- AIM OF THE EXERCISE
Exactly repeat the lines starting at the one that holds "obj.parent = None" and ending at the one that holds "toRight, toRear, toTop". Both end lines count; leave out everything else.
## BEGIN LISTED ENTRIES
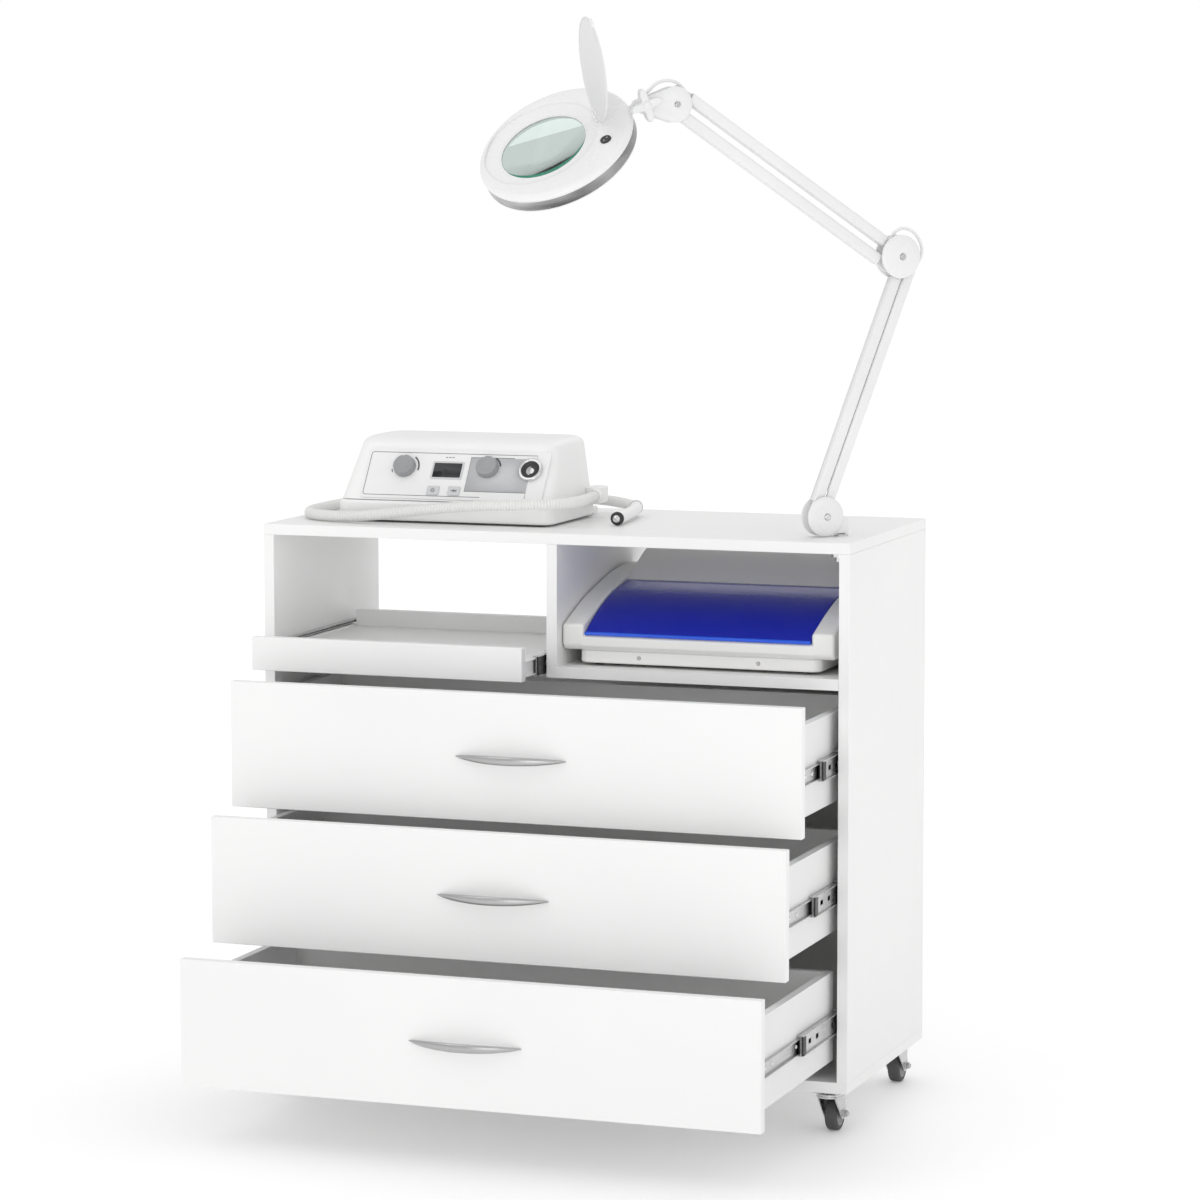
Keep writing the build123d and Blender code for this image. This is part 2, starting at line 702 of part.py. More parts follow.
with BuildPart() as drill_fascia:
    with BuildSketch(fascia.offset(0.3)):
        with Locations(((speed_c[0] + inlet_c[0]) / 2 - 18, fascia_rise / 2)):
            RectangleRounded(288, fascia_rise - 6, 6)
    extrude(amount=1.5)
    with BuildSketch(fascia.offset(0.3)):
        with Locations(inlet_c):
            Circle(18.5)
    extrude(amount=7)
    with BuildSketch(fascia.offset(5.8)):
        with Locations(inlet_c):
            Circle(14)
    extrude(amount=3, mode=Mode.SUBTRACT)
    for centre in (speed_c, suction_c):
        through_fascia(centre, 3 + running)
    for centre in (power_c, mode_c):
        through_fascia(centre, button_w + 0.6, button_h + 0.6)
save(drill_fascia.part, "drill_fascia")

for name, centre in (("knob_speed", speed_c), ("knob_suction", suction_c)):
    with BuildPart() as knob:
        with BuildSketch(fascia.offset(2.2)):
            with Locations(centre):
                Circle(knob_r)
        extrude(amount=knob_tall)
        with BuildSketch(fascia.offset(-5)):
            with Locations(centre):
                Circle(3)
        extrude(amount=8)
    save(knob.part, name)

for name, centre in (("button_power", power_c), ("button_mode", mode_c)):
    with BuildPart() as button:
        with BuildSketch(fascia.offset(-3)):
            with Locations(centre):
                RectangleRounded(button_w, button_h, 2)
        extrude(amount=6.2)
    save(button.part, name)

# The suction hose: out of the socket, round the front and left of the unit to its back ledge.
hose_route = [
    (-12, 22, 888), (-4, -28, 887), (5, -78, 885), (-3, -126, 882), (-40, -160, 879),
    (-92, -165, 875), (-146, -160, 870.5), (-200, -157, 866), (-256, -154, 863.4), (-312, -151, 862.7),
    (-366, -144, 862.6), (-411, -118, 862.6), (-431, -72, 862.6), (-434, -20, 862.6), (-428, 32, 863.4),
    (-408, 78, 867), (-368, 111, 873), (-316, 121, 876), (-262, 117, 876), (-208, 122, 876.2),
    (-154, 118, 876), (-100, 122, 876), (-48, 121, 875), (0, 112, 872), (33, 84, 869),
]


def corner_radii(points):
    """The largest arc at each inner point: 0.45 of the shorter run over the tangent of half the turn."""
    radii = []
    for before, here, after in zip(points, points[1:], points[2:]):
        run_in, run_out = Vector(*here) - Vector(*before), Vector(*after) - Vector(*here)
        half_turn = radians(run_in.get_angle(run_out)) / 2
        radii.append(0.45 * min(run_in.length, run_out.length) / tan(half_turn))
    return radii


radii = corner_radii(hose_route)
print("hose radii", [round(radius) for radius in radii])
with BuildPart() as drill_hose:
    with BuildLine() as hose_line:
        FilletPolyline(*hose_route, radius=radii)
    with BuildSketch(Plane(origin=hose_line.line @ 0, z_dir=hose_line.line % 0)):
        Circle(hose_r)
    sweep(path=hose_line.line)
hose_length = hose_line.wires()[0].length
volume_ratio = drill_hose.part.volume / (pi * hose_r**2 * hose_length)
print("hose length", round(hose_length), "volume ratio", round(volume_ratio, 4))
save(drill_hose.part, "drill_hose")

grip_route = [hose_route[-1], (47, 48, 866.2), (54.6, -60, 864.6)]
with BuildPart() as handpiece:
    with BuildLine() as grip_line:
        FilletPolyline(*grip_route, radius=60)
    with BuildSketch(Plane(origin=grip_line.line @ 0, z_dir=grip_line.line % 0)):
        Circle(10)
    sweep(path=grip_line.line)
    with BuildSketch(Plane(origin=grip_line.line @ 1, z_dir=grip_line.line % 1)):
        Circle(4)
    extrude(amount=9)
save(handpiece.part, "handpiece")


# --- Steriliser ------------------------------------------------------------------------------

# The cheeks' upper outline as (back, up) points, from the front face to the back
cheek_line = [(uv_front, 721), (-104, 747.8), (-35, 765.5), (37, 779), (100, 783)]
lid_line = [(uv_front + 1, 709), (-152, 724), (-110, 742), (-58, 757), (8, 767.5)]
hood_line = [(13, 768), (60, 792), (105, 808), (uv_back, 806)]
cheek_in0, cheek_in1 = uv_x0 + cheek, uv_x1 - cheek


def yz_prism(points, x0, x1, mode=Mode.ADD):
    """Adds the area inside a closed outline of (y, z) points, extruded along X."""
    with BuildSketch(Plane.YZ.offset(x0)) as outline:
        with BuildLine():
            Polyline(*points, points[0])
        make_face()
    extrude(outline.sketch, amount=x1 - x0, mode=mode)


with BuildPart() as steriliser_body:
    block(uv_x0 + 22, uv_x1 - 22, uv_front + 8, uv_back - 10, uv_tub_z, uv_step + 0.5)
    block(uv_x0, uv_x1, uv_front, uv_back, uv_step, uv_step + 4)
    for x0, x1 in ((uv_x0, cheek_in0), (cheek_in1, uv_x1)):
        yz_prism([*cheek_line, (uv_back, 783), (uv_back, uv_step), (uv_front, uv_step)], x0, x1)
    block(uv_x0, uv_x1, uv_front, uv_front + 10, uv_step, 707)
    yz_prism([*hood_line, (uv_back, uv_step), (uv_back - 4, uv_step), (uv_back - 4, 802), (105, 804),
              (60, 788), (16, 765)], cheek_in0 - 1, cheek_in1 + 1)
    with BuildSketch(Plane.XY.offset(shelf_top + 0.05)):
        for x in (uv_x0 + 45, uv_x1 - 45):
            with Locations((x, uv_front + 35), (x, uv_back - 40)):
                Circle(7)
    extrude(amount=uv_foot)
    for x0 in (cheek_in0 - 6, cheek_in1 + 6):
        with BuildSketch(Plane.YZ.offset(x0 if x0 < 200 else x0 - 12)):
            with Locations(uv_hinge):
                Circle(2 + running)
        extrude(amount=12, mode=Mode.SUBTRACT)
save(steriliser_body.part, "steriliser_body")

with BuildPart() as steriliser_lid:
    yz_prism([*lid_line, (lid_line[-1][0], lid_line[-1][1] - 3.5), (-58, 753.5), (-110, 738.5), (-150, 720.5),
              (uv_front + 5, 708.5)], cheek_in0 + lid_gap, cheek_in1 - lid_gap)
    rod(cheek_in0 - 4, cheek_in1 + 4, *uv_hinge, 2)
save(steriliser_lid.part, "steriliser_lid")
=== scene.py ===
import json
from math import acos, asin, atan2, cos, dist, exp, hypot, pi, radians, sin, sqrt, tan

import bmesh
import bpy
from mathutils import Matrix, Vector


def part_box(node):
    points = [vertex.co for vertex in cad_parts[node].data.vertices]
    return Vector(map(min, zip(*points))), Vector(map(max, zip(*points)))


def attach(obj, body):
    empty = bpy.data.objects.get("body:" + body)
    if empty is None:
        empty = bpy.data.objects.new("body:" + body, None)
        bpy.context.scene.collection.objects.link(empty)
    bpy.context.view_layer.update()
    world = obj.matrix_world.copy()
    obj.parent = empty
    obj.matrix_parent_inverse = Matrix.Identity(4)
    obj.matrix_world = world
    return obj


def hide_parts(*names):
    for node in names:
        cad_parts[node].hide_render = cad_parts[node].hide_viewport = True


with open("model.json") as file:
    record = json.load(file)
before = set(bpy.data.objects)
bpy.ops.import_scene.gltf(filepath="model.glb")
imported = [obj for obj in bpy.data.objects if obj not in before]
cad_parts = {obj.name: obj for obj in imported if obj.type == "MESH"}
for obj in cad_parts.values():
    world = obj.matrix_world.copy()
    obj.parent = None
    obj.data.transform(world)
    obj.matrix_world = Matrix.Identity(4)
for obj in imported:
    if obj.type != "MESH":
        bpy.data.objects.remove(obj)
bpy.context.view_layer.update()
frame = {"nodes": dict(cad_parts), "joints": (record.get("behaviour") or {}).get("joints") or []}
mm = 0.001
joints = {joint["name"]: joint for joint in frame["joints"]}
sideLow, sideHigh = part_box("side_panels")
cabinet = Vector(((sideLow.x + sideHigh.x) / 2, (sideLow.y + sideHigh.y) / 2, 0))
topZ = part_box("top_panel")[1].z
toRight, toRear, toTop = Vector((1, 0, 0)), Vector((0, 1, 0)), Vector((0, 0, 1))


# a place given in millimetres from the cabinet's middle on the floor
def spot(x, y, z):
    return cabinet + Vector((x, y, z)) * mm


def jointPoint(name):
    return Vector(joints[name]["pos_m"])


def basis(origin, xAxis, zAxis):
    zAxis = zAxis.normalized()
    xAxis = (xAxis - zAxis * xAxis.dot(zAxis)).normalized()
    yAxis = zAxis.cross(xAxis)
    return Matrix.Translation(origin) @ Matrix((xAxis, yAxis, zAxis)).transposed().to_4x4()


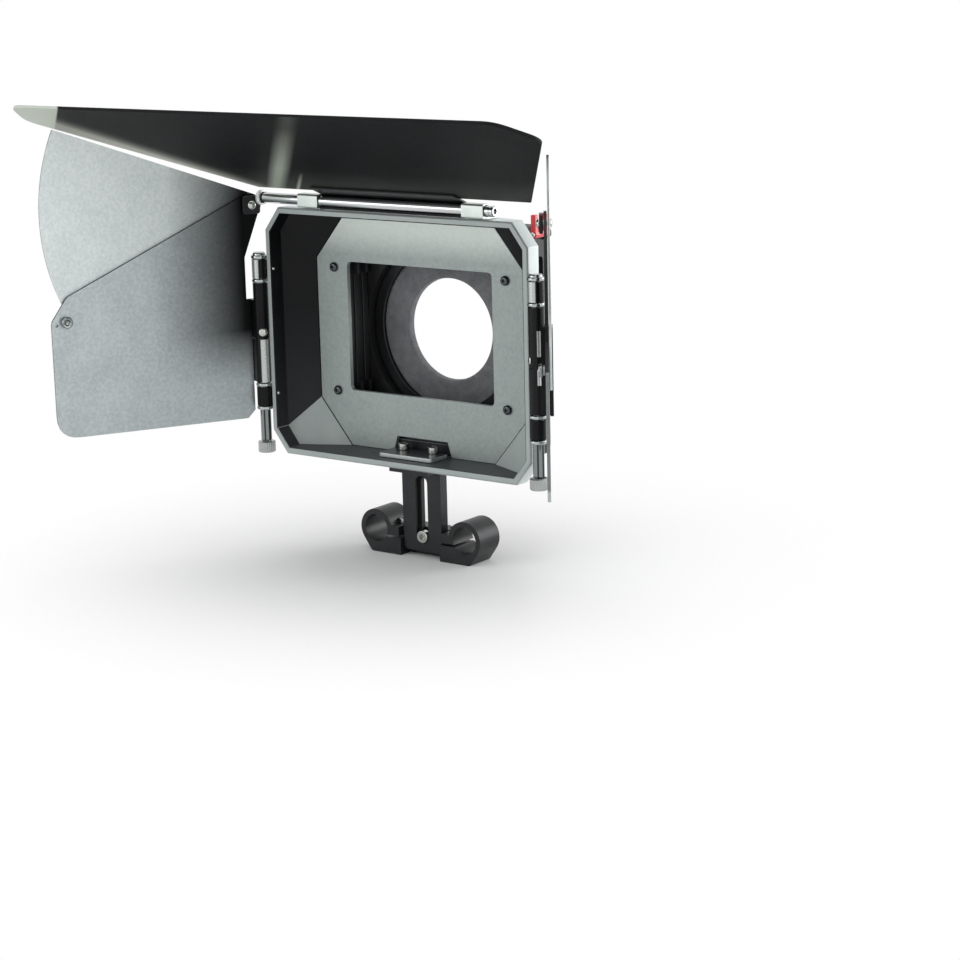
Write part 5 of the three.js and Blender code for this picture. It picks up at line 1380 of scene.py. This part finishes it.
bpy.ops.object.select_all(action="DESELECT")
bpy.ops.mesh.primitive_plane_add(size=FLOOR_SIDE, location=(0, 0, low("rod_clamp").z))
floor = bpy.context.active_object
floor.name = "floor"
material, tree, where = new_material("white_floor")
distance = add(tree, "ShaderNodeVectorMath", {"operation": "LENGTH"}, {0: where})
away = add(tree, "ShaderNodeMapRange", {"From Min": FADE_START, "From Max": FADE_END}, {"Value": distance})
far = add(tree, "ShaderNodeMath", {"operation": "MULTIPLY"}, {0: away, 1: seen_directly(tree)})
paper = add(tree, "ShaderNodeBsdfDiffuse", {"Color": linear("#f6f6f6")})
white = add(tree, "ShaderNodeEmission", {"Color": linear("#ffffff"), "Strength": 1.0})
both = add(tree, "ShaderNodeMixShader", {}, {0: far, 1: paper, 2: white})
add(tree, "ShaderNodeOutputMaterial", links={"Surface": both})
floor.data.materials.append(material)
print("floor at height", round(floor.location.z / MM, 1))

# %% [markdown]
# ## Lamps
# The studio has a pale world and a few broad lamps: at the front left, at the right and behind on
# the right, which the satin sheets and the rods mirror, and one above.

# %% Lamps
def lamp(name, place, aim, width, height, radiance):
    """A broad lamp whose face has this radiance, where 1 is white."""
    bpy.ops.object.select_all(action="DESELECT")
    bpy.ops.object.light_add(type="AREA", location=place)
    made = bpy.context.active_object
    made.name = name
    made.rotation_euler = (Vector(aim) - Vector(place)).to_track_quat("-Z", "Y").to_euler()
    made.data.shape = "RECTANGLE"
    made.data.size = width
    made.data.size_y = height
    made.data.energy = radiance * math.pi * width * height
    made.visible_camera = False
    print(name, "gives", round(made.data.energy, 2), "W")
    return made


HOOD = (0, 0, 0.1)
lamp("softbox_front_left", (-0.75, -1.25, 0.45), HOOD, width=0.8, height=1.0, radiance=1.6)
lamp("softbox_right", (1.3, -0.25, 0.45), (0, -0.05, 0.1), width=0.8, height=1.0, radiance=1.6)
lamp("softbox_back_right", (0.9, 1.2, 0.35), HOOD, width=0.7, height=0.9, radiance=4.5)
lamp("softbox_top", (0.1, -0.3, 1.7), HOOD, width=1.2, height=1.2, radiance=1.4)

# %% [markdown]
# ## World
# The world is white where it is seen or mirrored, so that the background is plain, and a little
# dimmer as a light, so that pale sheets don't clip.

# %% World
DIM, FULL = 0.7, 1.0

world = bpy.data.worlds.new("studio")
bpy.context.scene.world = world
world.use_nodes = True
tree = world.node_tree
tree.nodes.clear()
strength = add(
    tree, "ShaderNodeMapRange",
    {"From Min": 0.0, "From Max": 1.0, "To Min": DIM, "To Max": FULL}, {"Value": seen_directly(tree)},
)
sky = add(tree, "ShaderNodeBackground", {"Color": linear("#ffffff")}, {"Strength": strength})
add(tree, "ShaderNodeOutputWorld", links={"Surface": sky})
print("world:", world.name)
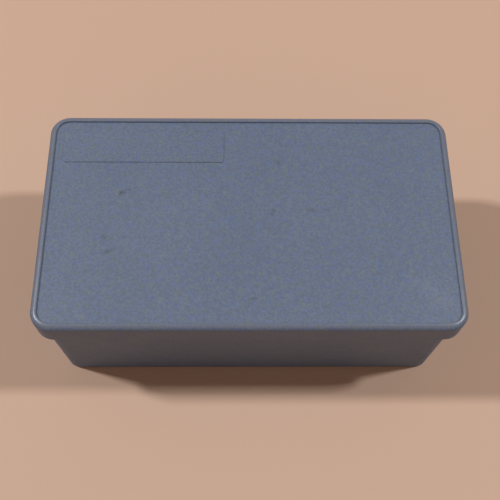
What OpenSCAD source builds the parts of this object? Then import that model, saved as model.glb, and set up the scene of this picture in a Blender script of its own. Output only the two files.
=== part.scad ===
## END LISTED ENTRIES
- OUTPUT FOR THIS TASK
    obj.parent = None
    obj.data.transform(world)
    obj.matrix_world = Matrix.Identity(4)
for obj in imported:
    if obj.type != "MESH":
        bpy.data.objects.remove(obj)
bpy.context.view_layer.update()
frame = {"nodes": dict(cad_parts), "joints": (record.get("behaviour") or {}).get("joints") or []}
mm = 0.001
joints = {joint["name"]: joint for joint in frame["joints"]}
sideLow, sideHigh = part_box("side_panels")
cabinet = Vector(((sideLow.x + sideHigh.x) / 2, (sideLow.y + sideHigh.y) / 2, 0))
topZ = part_box("top_panel")[1].z
toRight, toRear, toTop = Vector((1, 0, 0)), Vector((0, 1, 0)), Vector((0, 0, 1))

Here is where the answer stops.